Sir: I can assure Damian Thompson (Arts, 15 February) that public schools are not just going through the motions when it comes to hymns — if he doesn’t believe me, I can send him a copy of the CD of hymns we recently recorded at Radley. Admittedly it’s more Cardiff Arms Park than Canterbury Cathedral, but hymn singing is alive and well. Oh, and the music for ‘Dear Lord and Father’ wasn’t written as a hymn — it’s a chorus from Parry’s oratorio Judith, later turned into a hymn tune. In fact, none of the commonly sung hymns by Parry was written as such — ‘Jerusalem’ is a song, and ‘O praise ye the Lord’ is adapted from the last chorus of one of his anthems.
Timothy Morris
Radley College, Abingdon

A Tube map of history

Sir: Charles Moore (Notes, 22 February) gives a wonderful list of historically resonant Paris Metro stops, and adds that London’s stations ‘have a less grandiose story to tell’. Perhaps so, but it’s a story that features the dissolution of the monasteries (Covent Garden, Blackfriars), the Great Fire (Monument), the Napoleonic wars (Waterloo, Marble Arch), the Great Exhibition (Crystal Palace), and the British empire (East India).
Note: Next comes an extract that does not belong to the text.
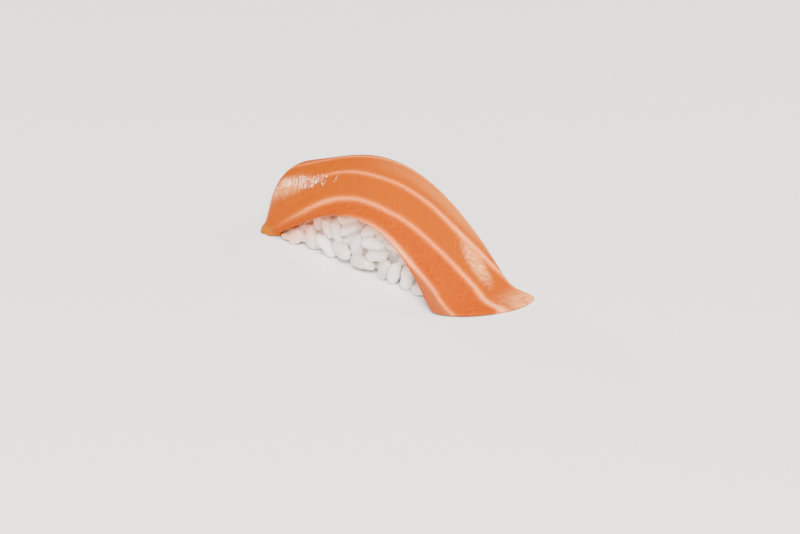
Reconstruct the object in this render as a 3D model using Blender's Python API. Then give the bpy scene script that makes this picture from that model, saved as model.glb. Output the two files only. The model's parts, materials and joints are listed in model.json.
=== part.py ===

Include buses, and you can have the Roman empire too: the 76 has a stop called Temple of Mithras.
Robin Peters
London SE15

The mess opinion

Sir: Sinclair Dunnett (Letters, 22 February) asked if the Scottish fatalities in the Great War were proportionately higher because the Scots were ‘poorer soldiers’. In Goodbye to All That Robert Graves reported the views of the officers’ mess on the relative merits of the fighting men of the British Isles. ‘The mess agreed dispassionately that the most dependable British troops were midland county regiments, industrial Yorkshire and Lancashire troops, and Londoners. The Ulstermen, Lowland Scots, and Northern English ranked pretty high. The Catholic Irish and Highland Scots took unnecessary risks in trenches and had unnecessary casualties; and in battle, though they usually reached their objective, too often lost it in the counter attack; without officers they became useless. English southern county regiments varied from good to very bad.’ Graves does confirm that whatever the answer, it is not simple.